Taste and adjust to your taste.
When the dressing tastes right, I stir in the green onion.
Then stir in the cabbage. It takes a lot of tossing to get it well coated.
If you find that you have more dressing than needed, then slice up some more cabbage if you have it and stir in.
Or put the cabbage into a big seive, and let the excess dressing drain off.
This is not a soup, but I know that excess can happen.
Then finally, stir in the avocado.

note: I know that just about everyone in the whole world who makes cole slaw adds carrots. I don't.

And ... if you'd like you can make up the dressing in a different bowl or pitcher, and pour on as needed.

Sunday, November 2, 2008

Almond Carrot Cake

I love almonds, but I've not been so fond of carrot cake.  This is because it's heavy and rich.  I especially dislike cream cheese frosting.  But this cake is quite different.

Preheat the oven to 350 degrees.
Grease and flour a pan of your choice.  I put mine into two small bundt pans.  Since it was such a good fit, I would say that you can also use one large bundt pan, or tube pan, or maybe a loaf pan.

1/2 pound of carrots - this is two or three, or 225 grams, there's no exact science here, peeled and cut into chunks
50 grams of blanched almonds, about 1/2 cup

2 eggs
1 cup sugar
1/2 cup softened butter
1/2 teaspoon vanilla extract
1/2 teaspoon almond extact

2 cups flour - 9 ounces
1/2 - 3/4 teaspoon cinnamon
1/2 - 3/4 teaspoon ginger
1 teaspoon baking powder
1/2 teaspoon baking soda
1/4 teaspoon salt

Put the carrots and the almonds into the food processor and process until nice and fine.
You can also throw in some dried cherries or raisins if you like.

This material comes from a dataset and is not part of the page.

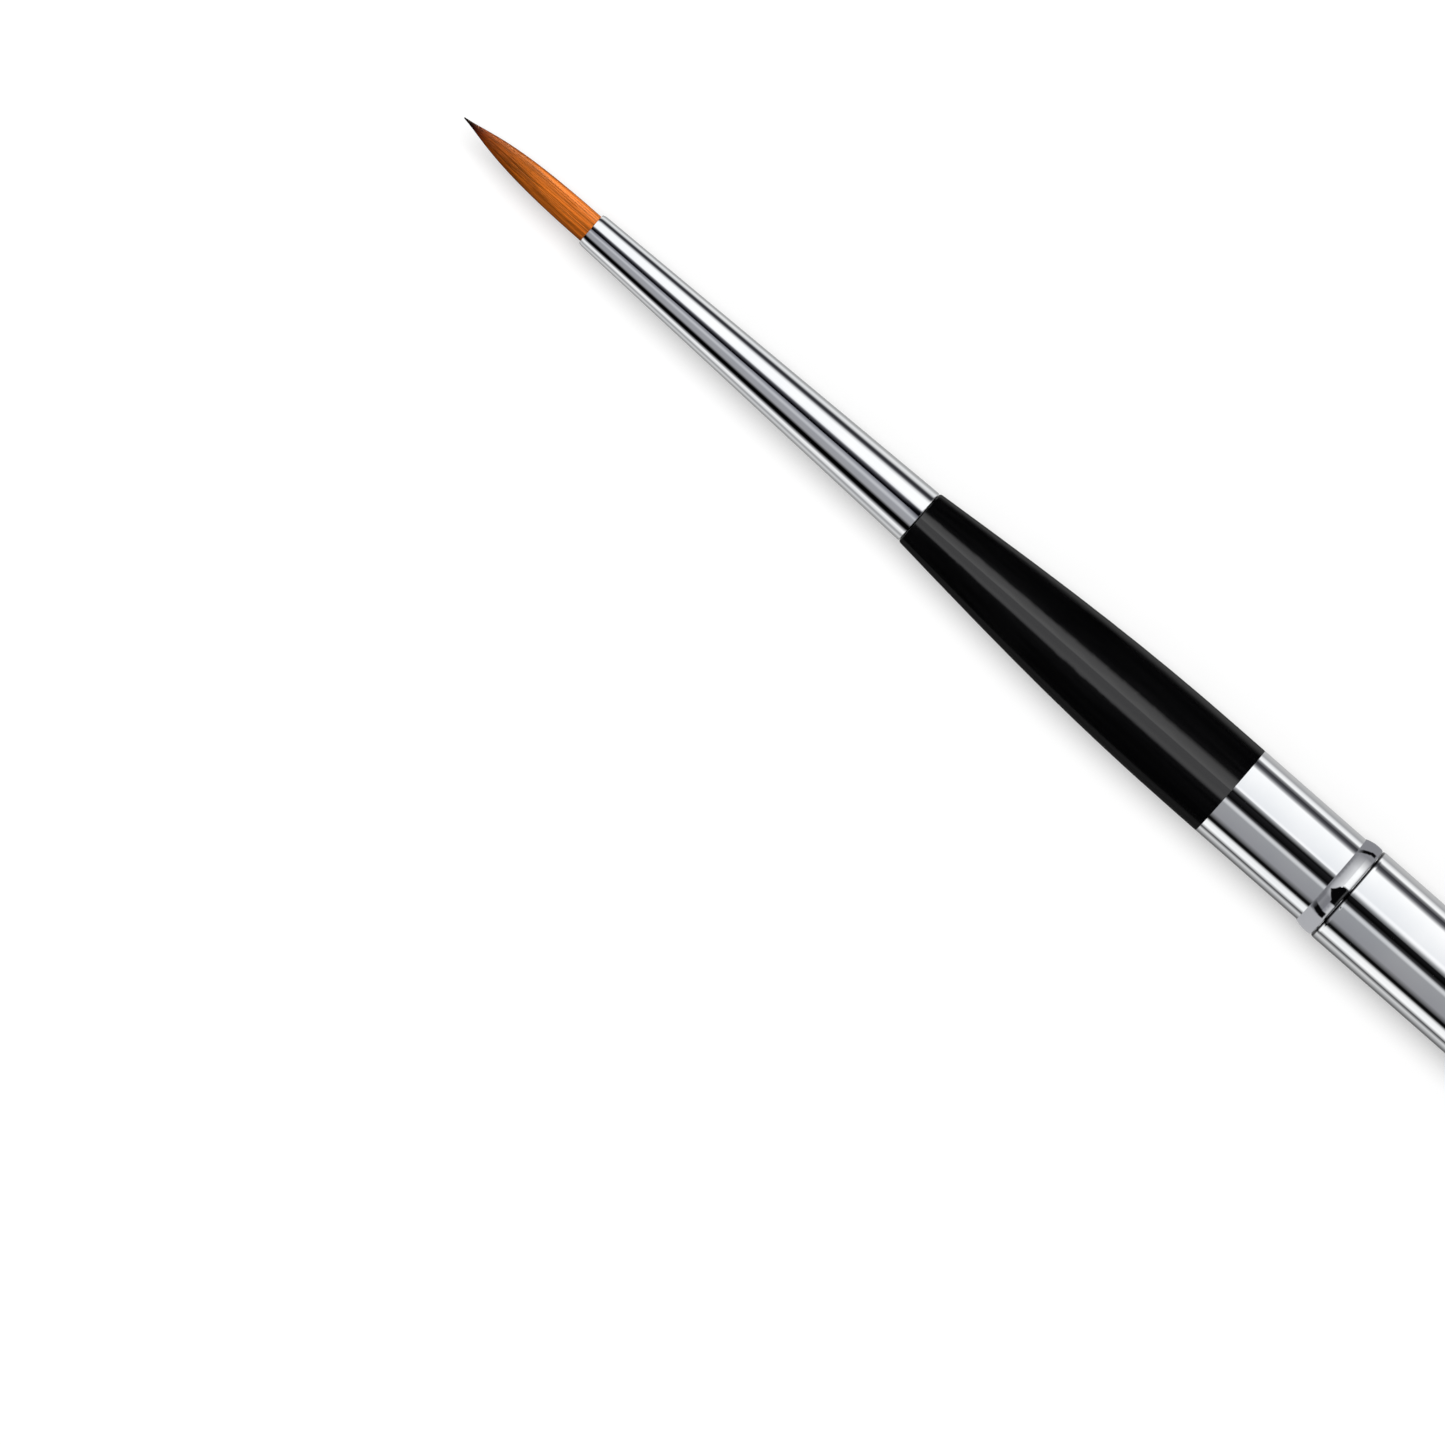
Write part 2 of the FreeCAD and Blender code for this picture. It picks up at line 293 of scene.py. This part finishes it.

In a mixing bowl cream the sugar, butter, and eggs.  Add the extracts.
Mix in the carrots and almonds.
Combine the dry ingredients and mix in.

Put the mixture into the desired conveyances and cook until done.  In the small bundt pans this should be about 35 minutes.  And in a large bundt I would guess about 45 minutes.  Make sure that the cake springs back when gently prodded.  
Let cool for about 10 minutes, then turn out onto a rack to cool.